There is much to Terry Teachout’s terrific biography of Armstrong, Pops: A Life of Louis Armstrong, but if there is a main point it is to shatter this opinion.  Teachout, who was a jazz musician himself before becoming a full-time writer and critic, shares in the enthusiasm of Armstrong early, ground-breaking work – his analysis of this early work is alone worth the price of the book - but he also builds an impressive case for the worth of Armstrong’s later music.  It’s definitely not a hagiography.  Teachout, who I consider the finest critic in America today, is intimately familiar with Armstrong’s music.  He knows when Armstrong was mailing it in or settling for less than he should have, and he has no qualms about pointing these moments out.  But he takes the music of Armstrong’s career for what it was and he is marvelous at pointing us to the highlights of his career, including what was worthwhile in his later work.  I’m not going to go into it any more than this but I’ll simply say if you love Satchmo then you need to read this book.  You’ll end up with a better understanding of the man and who he was, the man in full.  What’s more, Teachout doesn’t criticize Armstrong for not being the man many of his contemporaries wanted him to be. 
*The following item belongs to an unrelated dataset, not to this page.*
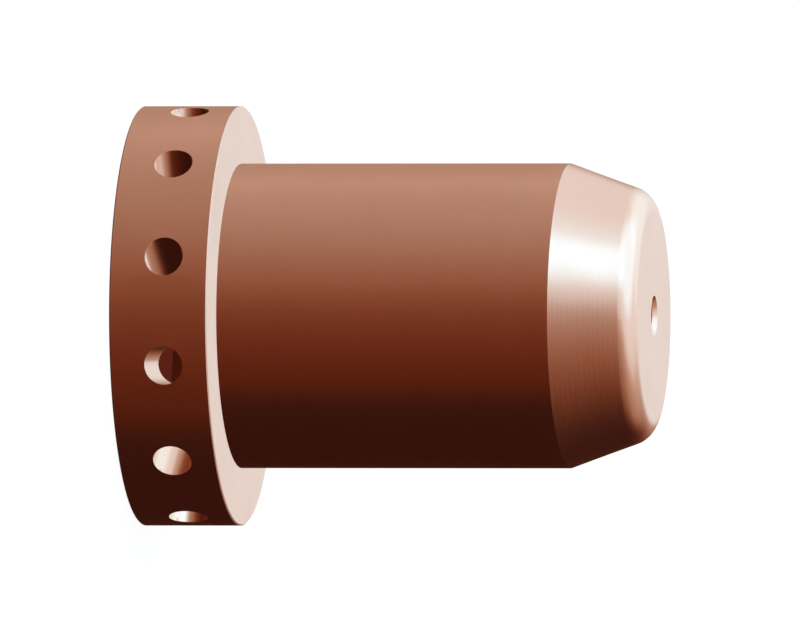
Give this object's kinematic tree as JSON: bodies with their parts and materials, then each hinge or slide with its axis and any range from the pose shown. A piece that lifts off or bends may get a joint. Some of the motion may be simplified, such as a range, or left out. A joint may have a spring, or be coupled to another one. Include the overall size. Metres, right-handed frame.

Teachout also points out something important: From the early 1930’s onward, Armstrong probably could not have duplicated his earlier technique due to the lip problems he began experiencing around that time.  His embouchure – the technique of shaping the lips to the mouthpiece of his horn - was flawed from the beginning and it was hard on his lips.  As a result his lip began to break down around this time, often rupturing in the middle of a performance, and he’d have problems with it on and off for the rest of his life.  He had to alter the way he played, if he wanted to play at all.  And he had to play.  Armstrong made it clear to everyone who knew him, including his four wives, that his horn came first.  It was his reason for being.  He would spend over fifty years, from the time he was fourteen years old until he was in his late-sixties, on the road, playing his horn.  If he took a  break, even late in life due to doctor’s orders, he would soon become restless, summon his band, and hit the road again. 

Well, who else does this remind you of?  Earlier this year in this space, I made the case that there are four musicians who could make the claim of being the “Greatest American Musician.”  Armstrong was one of them, along with Dylan, Presley, and Sinatra, take your pick.  All four of these men were (in the case of Bob Dylan, still are) obsessed with their craft.  After the prime of their careers, they all continued on, making records surely, but for the most part on the road, playing before adoring audiences.  To a man, they toured constantly.  They’ve all been accused of selling out (in the case of Armstrong, Dylan and Elvis) or continuing on long past the time when they should have hung it up (Sinatra.)  But none of them cared.  They were music men.  They all lived to play, to share their special talent with those who appreciated it.  They’ve all been condemned by the know-it-alls for these so-called failings.

But consider the following. 

If [Armstrong’s] new style was less spectacular, it was also purer, shorn of the excesses that had obscured the lyricism at the heart of his artistry.  To some extent this purity may have been imposed by the cumulative effects of the string of split lips that he suffered in the early thirties, but if that was the case, it would not have been the first time that a great artist has been freed to follow his inner impulse by technical limitations arising from physical decline.

Long before Teachout gets to this passage on page 217 I had been thinking about the parallels between Armstrong’s split lip and Sinatra’s vocal cord hemorrhage in 1950.  Sinatra had been a smash with the kids during the war, dubbed “The Voice”, a classic crooner in the style of Bing Crosby.  He had numerous number one hits for Columbia records during the forties but by 1950 his popularity was waning and he hadn’t had a number one hit for a few years.  He was also unhappy with the direction Columbia was taking when it hired the hokey Mitch Miller as its musical director.  Then came the vocal cord injury and he emerged from the incident a changed singer, perhaps even a changed man, one who was intent on becoming more than a pop star.  He left Columbia records and signed with Capitol and the rest is history.  His voice was now deeper, and he could no longer croon.  Instead, he invented a new style of singing: conversational, personal, less directly emotional, but more affecting.  There was a distance now between Sinatra and the song he was singing and that distance allowed the listener in; there was room for us to imagine ourselves in the song.  This was the key to his success, to his art.  (To illustrate this point, listen to Sinatra sing “I’m A Fool To Want You” during his Columbia days here, and then listen to his later, more mature, more controlled version of it here.)  He was no longer a pop star, he was an artist, the man who created the music in which we saw ourselves.  As with Armstrong, circumstances other than his physical injury had something to do with Sinatra’s new style but it certainly played a role.  What emerged, as Teachout says of Armstrong, was something purer and more profound.  For years afterward Sinatra was creating something new each time he entered the studio, and he knew it. 

I could make the case that Bob Dylan emerged from his motorcycle accident in 1966 a changed man but it’s a case that’s been made many time before and is hard not to see. The difference between the pre-accident Highway 61 Revisited and Blonde on Blonde and the post-accident The Basement Tapes and John Wesley Harding is profound.  You may prefer the earlier work but it was Dylan’s retreat to his roots in the latter records that set the stage for the rest of his career.  Blood on the Tracks, Empire Burlesque, Good As I Been To You, and all of the records that he’s produced in the last dozen or so years during his re-emergence have much more in common with the records he produced just after the accident than those just before it. 

Read Teachout’s book.  It is marvelous, his best book yet.  I concentrated on a particular thread that happened to interest me but there is so much more to it.